• _Work required_:
Read the records and write them out again exactly.

• _Rows_:
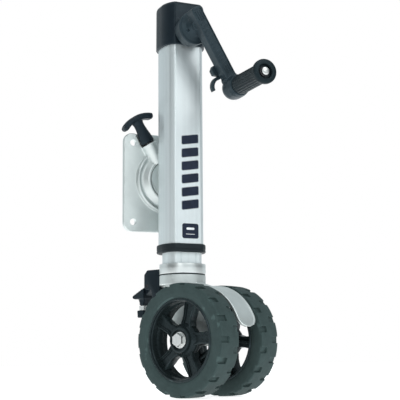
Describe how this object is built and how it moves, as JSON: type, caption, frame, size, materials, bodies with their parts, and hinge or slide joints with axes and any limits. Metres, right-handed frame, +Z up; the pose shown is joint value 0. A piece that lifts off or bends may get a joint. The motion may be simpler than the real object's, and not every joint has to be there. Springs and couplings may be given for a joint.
{
  "type": "trailer tongue jack",
  "caption": "Side-crank swing-up tongue jack on a bolt-on bracket with a twin-wheel swivel caster that raises and moves a trailer tongue.",
  "frame": {"origin": "on the swing pivot's axis, at the back face of the mounting plate", "axes": "+Y into the trailer frame, +Z up the jack, +X across it; the crank and the flat front face -Y"},
  "size_m": [0.2361, 0.3352, 0.748],
  "materials": {
    "cast_aluminium": "fine cast, lightly tumbled",
    "tube_aluminium": "satin anodised extrusion",
    "machined_aluminium": "turned, satin",
    "black_plastic": "moulded glass-filled nylon, semi-matt",
    "crank_plastic": "moulded glass-filled nylon, satin",
    "ring_plastic": "moulded, matt",
    "grip_rubber": "ribbed, satin",
    "rim_plastic": "moulded nylon, satin",
    "tyre_rubber": "matt rubber",
    "steel": "zinc plated",
    "gear_steel": "sintered, oiled",
    "dark_steel": "black oxide",
    "bronze": "sintered bronze",
    "decal_film": "printed film",
    "decal_outline": "light border printed round the film's dark shapes",
    "decal_white": "white print on the film"
  },
  "bodies": {
    "bracket": {"mount_plate": "cast_aluminium", "pivot_bush": "bronze", "guide_plug": "dark_steel", "pin_spring": "steel"},
    "pull_pin": {"lock_pin": "steel", "pin_handle": "black_plastic"},
    "jack_tube": {"outer_tube": "tube_aluminium", "pivot_disc": "cast_aluminium", "pivot_bolt": "dark_steel", "retainer_plate": "steel", "saddle_bolts": "dark_steel", "top_cap": "black_plastic", "cap_screws": "dark_steel", "bottom_ring": "ring_plastic", "bearing_plate": "steel", "thrust_bearing": "steel", "crank_bush": "bronze", "stripe_decal": "decal_film", "badge": "decal_film"},
    "crank": {"crank_shaft": "steel", "drive_pinion": "gear_steel", "crank_arm": "crank_plastic", "hub_pin": "steel", "stow_clip": "crank_plastic", "grip_bolt": "steel", "grip_washer": "dark_steel"},
    "grip": {"crank_grip": "grip_rubber"},
    "screw": {"lead_screw": "steel", "screw_gear": "gear_steel"},
    "leg": {"inner_tube": "tube_aluminium", "lift_nut": "bronze", "leg_collar": "machined_aluminium", "king_pin": "steel", "king_nut": "steel"},
    "caster": {"yoke": "cast_aluminium", "swivel_washer": "bronze", "swivel_seal": "ring_plastic", "axle_bolt": "steel", "axle_nut": "steel", "axle_spacers": "dark_steel", "axle_washers": "steel", "lock_housing": "black_plastic", "housing_screws": "dark_steel", "pedal_pin": "dark_steel"},
    "shoe": {"brake_shoe": "steel"},
    "pedal": {"foot_pedal": "black_plastic", "pedal_strap": "steel", "toe_pad": "black_plastic"},
    "wheel_left": {"rim_left": "rim_plastic", "tyre_left": "tyre_rubber", "bushes_left": "bronze"},
    "wheel_right": {"rim_right": "rim_plastic", "tyre_right": "tyre_rubber", "bushes_right": "bronze"}
  },
  "joints": [
    {"name": "swing_up", "type": "hinge", "parent": "bracket", "child": "jack_tube", "pos_m": [0, 0, 0], "axis": [0, 1, 0], "range_deg": [0, 90]},
    {"name": "pin_pull", "type": "slide", "parent": "bracket", "child": "pull_pin", "axis": [-0.5, 0, 0.866], "range_m": [0, 0.008], "stiffness_N_per_m": 900, "springref_m": -0.012, "deforming": ["pin_spring"]},
    {"name": "crank_turn", "type": "hinge", "parent": "jack_tube", "child": "crank", "pos_m": [0, -0.084, 0.272], "axis": [0, -1, 0], "range_deg": [0, 18288]},
    {"name": "grip_spin", "type": "hinge", "parent": "crank", "child": "grip", "pos_m": [0.0675, -0.253, 0.15509], "axis": [0, -1, 0], "continuous": true},
    {"name": "screw_turn", "type": "hinge", "parent": "jack_tube", "child": "screw", "pos_m": [0, -0.084, 0.066], "axis": [0, 0, 1], "range_deg": [0, 9145]},
    {"name": "leg_lift", "type": "slide", "parent": "jack_tube", "child": "leg", "axis": [0, 0, -1], "range_m": [0, 0.2541]},
    {"name": "caster_swivel", "type": "hinge", "parent": "leg", "child": "caster", "pos_m": [0, -0.084, -0.19], "axis": [0, 0, 1], "continuous": true},
    {"name": "pedal_tilt", "type": "hinge", "parent": "caster", "child": "pedal", "pos_m": [-0.03176, -0.01495, -0.208], "axis": [0.9085, 0.4179, 0], "range_deg": [0, 15]},
    {"name": "shoe_slide", "type": "slide", "parent": "caster", "child": "shoe", "axis": [0.4179, -0.9085, 0], "range_m": [0, 0.0061]},
    {"name": "wheel_left_roll", "type": "hinge", "parent": "caster", "child": "wheel_left", "pos_m": [-0.02483, -0.16234, -0.3124], "axis": [0.9085, 0.4179, 0], "continuous": true},
    {"name": "wheel_right_roll", "type": "hinge", "parent": "caster", "child": "wheel_right", "pos_m": [0.07565, -0.11613, -0.3124], "axis": [0.9085, 0.4179, 0], "continuous": true}
  ],
  "couplings": [
    {"joint": "screw_turn", "follows": "crank_turn", "ratio": 0.5},
    {"joint": "leg_lift", "follows": "crank_turn", "m_per_rad": 0.00079577},
    {"joint": "shoe_slide", "follows": "pedal_tilt", "m_per_rad": 0.022918}
  ]
}
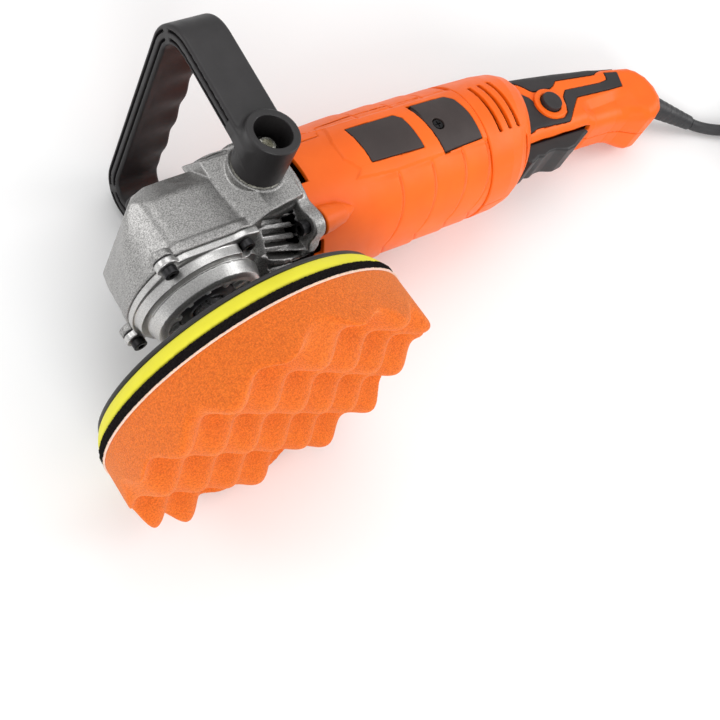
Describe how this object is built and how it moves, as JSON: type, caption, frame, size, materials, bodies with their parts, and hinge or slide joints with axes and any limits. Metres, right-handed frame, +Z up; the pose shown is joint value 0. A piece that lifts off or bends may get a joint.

• _Expected answer_:
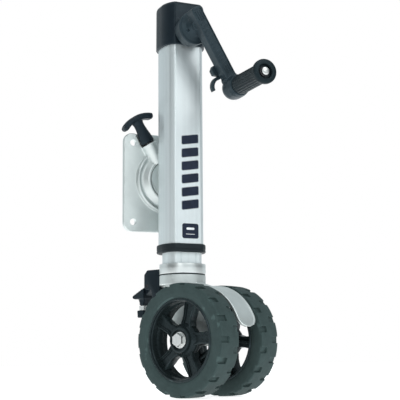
Describe how this object is built and how it moves, as JSON: type, caption, frame, size, materials, bodies with their parts, and hinge or slide joints with axes and any limits. Metres, right-handed frame, +Z up; the pose shown is joint value 0. A piece that lifts off or bends may get a joint. The motion may be simpler than the real object's, and not every joint has to be there. Springs and couplings may be given for a joint.
{
  "type": "trailer tongue jack",
  "caption": "Side-crank swing-up tongue jack on a bolt-on bracket with a twin-wheel swivel caster that raises and moves a trailer tongue.",
  "frame": {"origin": "on the swing pivot's axis, at the back face of the mounting plate", "axes": "+Y into the trailer frame, +Z up the jack, +X across it; the crank and the flat front face -Y"},
  "size_m": [0.2361, 0.3352, 0.748],
  "materials": {
    "cast_aluminium": "fine cast, lightly tumbled",
    "tube_aluminium": "satin anodised extrusion",
    "machined_aluminium": "turned, satin",
    "black_plastic": "moulded glass-filled nylon, semi-matt",
    "crank_plastic": "moulded glass-filled nylon, satin",
    "ring_plastic": "moulded, matt",
    "grip_rubber": "ribbed, satin",
    "rim_plastic": "moulded nylon, satin",
    "tyre_rubber": "matt rubber",
    "steel": "zinc plated",
    "gear_steel": "sintered, oiled",
    "dark_steel": "black oxide",
    "bronze": "sintered bronze",
    "decal_film": "printed film",
    "decal_outline": "light border printed round the film's dark shapes",
    "decal_white": "white print on the film"
  },
  "bodies": {
    "bracket": {"mount_plate": "cast_aluminium", "pivot_bush": "bronze", "guide_plug": "dark_steel", "pin_spring": "steel"},
    "pull_pin": {"lock_pin": "steel", "pin_handle": "black_plastic"},
    "jack_tube": {"outer_tube": "tube_aluminium", "pivot_disc": "cast_aluminium", "pivot_bolt": "dark_steel", "retainer_plate": "steel", "saddle_bolts": "dark_steel", "top_cap": "black_plastic", "cap_screws": "dark_steel", "bottom_ring": "ring_plastic", "bearing_plate": "steel", "thrust_bearing": "steel", "crank_bush": "bronze", "stripe_decal": "decal_film", "badge": "decal_film"},
    "crank": {"crank_shaft": "steel", "drive_pinion": "gear_steel", "crank_arm": "crank_plastic", "hub_pin": "steel", "stow_clip": "crank_plastic", "grip_bolt": "steel", "grip_washer": "dark_steel"},
    "grip": {"crank_grip": "grip_rubber"},
    "screw": {"lead_screw": "steel", "screw_gear": "gear_steel"},
    "leg": {"inner_tube": "tube_aluminium", "lift_nut": "bronze", "leg_collar": "machined_aluminium", "king_pin": "steel", "king_nut": "steel"},
    "caster": {"yoke": "cast_aluminium", "swivel_washer": "bronze", "swivel_seal": "ring_plastic", "axle_bolt": "steel", "axle_nut": "steel", "axle_spacers": "dark_steel", "axle_washers": "steel", "lock_housing": "black_plastic", "housing_screws": "dark_steel", "pedal_pin": "dark_steel"},
    "shoe": {"brake_shoe": "steel"},
    "pedal": {"foot_pedal": "black_plastic", "pedal_strap": "steel", "toe_pad": "black_plastic"},
    "wheel_left": {"rim_left": "rim_plastic", "tyre_left": "tyre_rubber", "bushes_left": "bronze"},
    "wheel_right": {"rim_right": "rim_plastic", "tyre_right": "tyre_rubber", "bushes_right": "bronze"}
  },
  "joints": [
    {"name": "swing_up", "type": "hinge", "parent": "bracket", "child": "jack_tube", "pos_m": [0, 0, 0], "axis": [0, 1, 0], "range_deg": [0, 90]},
    {"name": "pin_pull", "type": "slide", "parent": "bracket", "child": "pull_pin", "axis": [-0.5, 0, 0.866], "range_m": [0, 0.008], "stiffness_N_per_m": 900, "springref_m": -0.012, "deforming": ["pin_spring"]},
    {"name": "crank_turn", "type": "hinge", "parent": "jack_tube", "child": "crank", "pos_m": [0, -0.084, 0.272], "axis": [0, -1, 0], "range_deg": [0, 18288]},
    {"name": "grip_spin", "type": "hinge", "parent": "crank", "child": "grip", "pos_m": [0.0675, -0.253, 0.15509], "axis": [0, -1, 0], "continuous": true},
    {"name": "screw_turn", "type": "hinge", "parent": "jack_tube", "child": "screw", "pos_m": [0, -0.084, 0.066], "axis": [0, 0, 1], "range_deg": [0, 9145]},
    {"name": "leg_lift", "type": "slide", "parent": "jack_tube", "child": "leg", "axis": [0, 0, -1], "range_m": [0, 0.2541]},
    {"name": "caster_swivel", "type": "hinge", "parent": "leg", "child": "caster", "pos_m": [0, -0.084, -0.19], "axis": [0, 0, 1], "continuous": true},
    {"name": "pedal_tilt", "type": "hinge", "parent": "caster", "child": "pedal", "pos_m": [-0.03176, -0.01495, -0.208], "axis": [0.9085, 0.4179, 0], "range_deg": [0, 15]},
    {"name": "shoe_slide", "type": "slide", "parent": "caster", "child": "shoe", "axis": [0.4179, -0.9085, 0], "range_m": [0, 0.0061]},
    {"name": "wheel_left_roll", "type": "hinge", "parent": "caster", "child": "wheel_left", "pos_m": [-0.02483, -0.16234, -0.3124], "axis": [0.9085, 0.4179, 0], "continuous": true},
    {"name": "wheel_right_roll", "type": "hinge", "parent": "caster", "child": "wheel_right", "pos_m": [0.07565, -0.11613, -0.3124], "axis": [0.9085, 0.4179, 0], "continuous": true}
  ],
  "couplings": [
    {"joint": "screw_turn", "follows": "crank_turn", "ratio": 0.5},
    {"joint": "leg_lift", "follows": "crank_turn", "m_per_rad": 0.00079577},
    {"joint": "shoe_slide", "follows": "pedal_tilt", "m_per_rad": 0.022918}
  ]
}
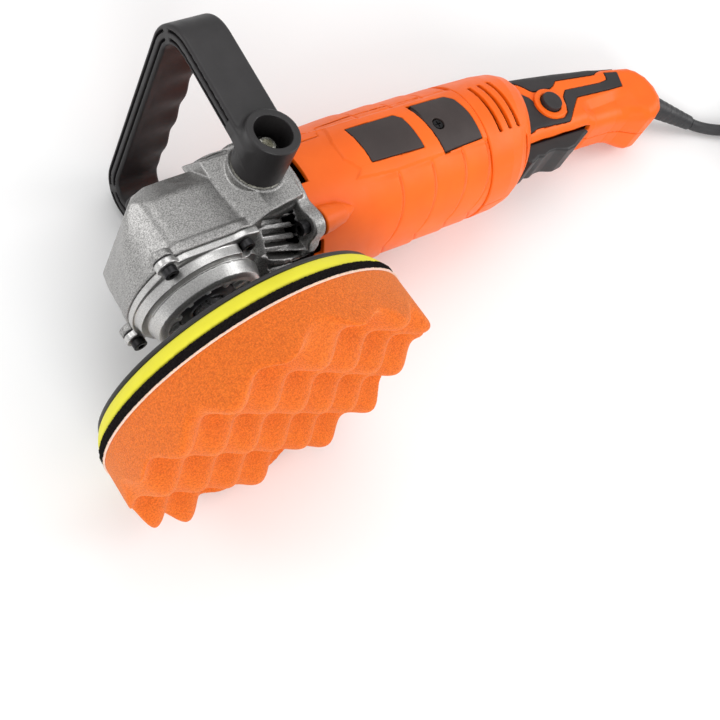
Describe how this object is built and how it moves, as JSON: type, caption, frame, size, materials, bodies with their parts, and hinge or slide joints with axes and any limits. Metres, right-handed frame, +Z up; the pose shown is joint value 0. A piece that lifts off or bends may get a joint.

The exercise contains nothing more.